= INFORMATION GIVEN =

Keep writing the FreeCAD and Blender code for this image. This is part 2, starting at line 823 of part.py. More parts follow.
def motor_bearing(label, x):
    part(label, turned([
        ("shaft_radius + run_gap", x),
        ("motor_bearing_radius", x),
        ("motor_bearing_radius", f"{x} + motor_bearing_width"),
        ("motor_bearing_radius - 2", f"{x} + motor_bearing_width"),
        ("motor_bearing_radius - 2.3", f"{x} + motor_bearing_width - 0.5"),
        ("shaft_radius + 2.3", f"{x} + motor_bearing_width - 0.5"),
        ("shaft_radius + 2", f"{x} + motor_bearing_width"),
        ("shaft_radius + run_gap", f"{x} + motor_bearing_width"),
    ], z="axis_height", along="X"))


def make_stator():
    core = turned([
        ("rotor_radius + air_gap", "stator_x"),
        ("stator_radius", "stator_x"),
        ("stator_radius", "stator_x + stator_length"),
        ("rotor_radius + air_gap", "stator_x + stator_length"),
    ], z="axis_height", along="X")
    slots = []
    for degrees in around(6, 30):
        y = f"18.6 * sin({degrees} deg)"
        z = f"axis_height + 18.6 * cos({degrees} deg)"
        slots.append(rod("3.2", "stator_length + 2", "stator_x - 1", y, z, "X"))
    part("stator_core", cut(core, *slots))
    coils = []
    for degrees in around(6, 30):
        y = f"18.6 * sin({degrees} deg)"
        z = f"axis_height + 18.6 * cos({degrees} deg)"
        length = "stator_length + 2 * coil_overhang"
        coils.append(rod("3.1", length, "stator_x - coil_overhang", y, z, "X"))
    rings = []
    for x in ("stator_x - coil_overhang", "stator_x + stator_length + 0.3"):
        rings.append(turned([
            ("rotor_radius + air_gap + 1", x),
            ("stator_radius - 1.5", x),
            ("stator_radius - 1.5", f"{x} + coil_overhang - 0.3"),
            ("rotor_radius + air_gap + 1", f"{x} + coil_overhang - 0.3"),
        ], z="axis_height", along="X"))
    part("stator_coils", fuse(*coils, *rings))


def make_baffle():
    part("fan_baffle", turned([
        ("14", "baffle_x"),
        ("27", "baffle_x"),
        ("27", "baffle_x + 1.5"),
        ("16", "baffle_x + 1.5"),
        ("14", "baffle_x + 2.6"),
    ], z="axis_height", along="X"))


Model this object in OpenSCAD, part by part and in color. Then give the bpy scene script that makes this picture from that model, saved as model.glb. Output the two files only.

= OBJECTIVE =
Repeat each of the entries above precisely as given.

= EXERCISE OUTPUT =
Keep writing the FreeCAD and Blender code for this image. This is part 2, starting at line 823 of part.py. More parts follow.
def motor_bearing(label, x):
    part(label, turned([
        ("shaft_radius + run_gap", x),
        ("motor_bearing_radius", x),
        ("motor_bearing_radius", f"{x} + motor_bearing_width"),
        ("motor_bearing_radius - 2", f"{x} + motor_bearing_width"),
        ("motor_bearing_radius - 2.3", f"{x} + motor_bearing_width - 0.5"),
        ("shaft_radius + 2.3", f"{x} + motor_bearing_width - 0.5"),
        ("shaft_radius + 2", f"{x} + motor_bearing_width"),
        ("shaft_radius + run_gap", f"{x} + motor_bearing_width"),
    ], z="axis_height", along="X"))


def make_stator():
    core = turned([
        ("rotor_radius + air_gap", "stator_x"),
        ("stator_radius", "stator_x"),
        ("stator_radius", "stator_x + stator_length"),
        ("rotor_radius + air_gap", "stator_x + stator_length"),
    ], z="axis_height", along="X")
    slots = []
    for degrees in around(6, 30):
        y = f"18.6 * sin({degrees} deg)"
        z = f"axis_height + 18.6 * cos({degrees} deg)"
        slots.append(rod("3.2", "stator_length + 2", "stator_x - 1", y, z, "X"))
    part("stator_core", cut(core, *slots))
    coils = []
    for degrees in around(6, 30):
        y = f"18.6 * sin({degrees} deg)"
        z = f"axis_height + 18.6 * cos({degrees} deg)"
        length = "stator_length + 2 * coil_overhang"
        coils.append(rod("3.1", length, "stator_x - coil_overhang", y, z, "X"))
    rings = []
    for x in ("stator_x - coil_overhang", "stator_x + stator_length + 0.3"):
        rings.append(turned([
            ("rotor_radius + air_gap + 1", x),
            ("stator_radius - 1.5", x),
            ("stator_radius - 1.5", f"{x} + coil_overhang - 0.3"),
            ("rotor_radius + air_gap + 1", f"{x} + coil_overhang - 0.3"),
        ], z="axis_height", along="X"))
    part("stator_coils", fuse(*coils, *rings))


def make_baffle():
    part("fan_baffle", turned([
        ("14", "baffle_x"),
        ("27", "baffle_x"),
        ("27", "baffle_x + 1.5"),
        ("16", "baffle_x + 1.5"),
        ("14", "baffle_x + 2.6"),
    ], z="axis_height", along="X"))


Model this object in OpenSCAD, part by part and in color. Then give the bpy scene script that makes this picture from that model, saved as model.glb. Output the two files only.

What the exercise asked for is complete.